Testing, Limitations and Solutions:

The app was tested on a number of devices and platforms, including desktop browsers Firefox and Chrome and various Android and IOS devices, including phones and tablets.

Since it's not using any exotic features of HTML5 or CSS3, it generally works in some sense on all the platforms tested, but the size of the squares or of the entire grid is problematic on smaller devices. On smaller devices, if the app is scaled down for the smaller screen, the squares are too small to use as touch points accurately, making game play difficult. If the app is made larger so that the buttons are squares and big enough to touch, then only a small part of the grid is visible, and scrolling is required, also detracting from game play. A better solution would probably be to use separate buttons to pick colors, as is done in other versions of this app, but that is only necessary on phones.

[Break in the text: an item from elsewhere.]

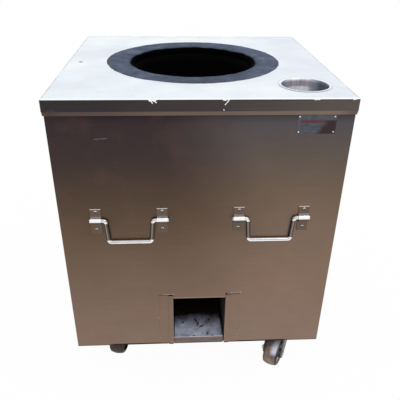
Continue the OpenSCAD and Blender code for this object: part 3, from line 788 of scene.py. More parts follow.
@dataclass(frozen=True)
class MouthPlaster(Finish):
    """Slate grey plaster that turns black with soot and painted shade towards the mouth.

    Attributes:
        centre: Place of the mouth's axis on X and Y, in metres.
        soot_shade_from: Radius where the soot and painted shade begin, in metres.
        soot_shade_full: Radius where the plaster is black with soot and painted shade, in metres.
        outer: Radius of the collar's outer edge, in metres.
    """

    centre: tuple[float, float]
    soot_shade_from: float
    soot_shade_full: float
    outer: float

    def paint(self, s: Shader) -> None:
        """Adds the finish to a material.

        Args:
            s: Material being built.
        """
        radius = s.radius(self.centre)
        mottle = s.noise(26.0, 5.0, 0.62)
        colour = s.ramp(mottle, [(0.28, srgb(54, 64, 82)), (0.5, srgb(72, 84, 104)),
                                 (0.72, srgb(94, 106, 126))])
        fine = s.span(s.noise(260.0, 3.0, 0.6), 0.35, 0.75)
        colour = s.tint(colour, srgb(56, 62, 78), fine, 0.30)
        # Painted light: the collar is lighter at the back, at the sides and to the right.
        back = s.span(s.axis("Y"), self.centre[1] - 0.02, self.centre[1] + 0.20)
        colour = s.vary(colour, s.math("MULTIPLY_ADD", back, 0.5, 0.25), 1.0, 1.16)
        side = s.span(s.math("ABSOLUTE", s.math("SUBTRACT", s.axis("X"), self.centre[0])), 0.0, 0.26)
        colour = s.vary(colour, s.math("MULTIPLY_ADD", side, 0.5, 0.25), 0.86, 1.08)
        right = s.span(s.axis("X"), self.centre[0] + 0.12, self.centre[0] + 0.26)
        colour = s.vary(colour, s.math("MULTIPLY_ADD", right, 0.5, 0.25), 1.0, 1.10)
        rim = s.times(s.span(radius, self.outer - 0.012, self.outer - 0.002),
                      s.span(s.noise(20.0, 3.0, shift=(1, 2, 3)), 0.42, 0.60))
        colour = s.tint(colour, srgb(92, 62, 60), rim, 0.55)
        # Soot and painted shade darken the plaster to black towards the mouth.
        wander = s.math("MULTIPLY_ADD", s.noise(18.0, 3.0, shift=(7, 1, 0)), 0.010, -0.005)
        soft = s.math("ADD", radius, wander)
        colour = s.tint(colour, srgb(30, 34, 44), s.span(soft, self.soot_shade_from + 0.012, self.soot_shade_full), 0.40)
        soot = s.span(soft, self.soot_shade_from, self.soot_shade_full)
        colour = s.mix(soot, colour, srgb(2, 2, 4))
        s.surface(Base_Color=colour, Metallic=0.0, Roughness=0.88,
                  Specular_IOR_Level=s.math("MULTIPLY_ADD", soot, -0.24, 0.25))
        s.bump(fine, 0.0006, 0.55)
        s.bump(mottle, 0.0016, 0.5)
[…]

Another interesting difference showed up in testing. When run in a phone browser, then the app automatically scaled down to the size of the screen. Apparently there is some facility for remapping the pixels on a phone such that a typical desktop width works on a phone without zooming. However, when run as an app built with PhoneGap, then this automatic zooming did not happen, so the squares were big but the entire field was not visible without scrolling.

An improvement to the app would be to take into account the size of the screen as well as the number of pixels for the width of the screen, and adapt appropriately.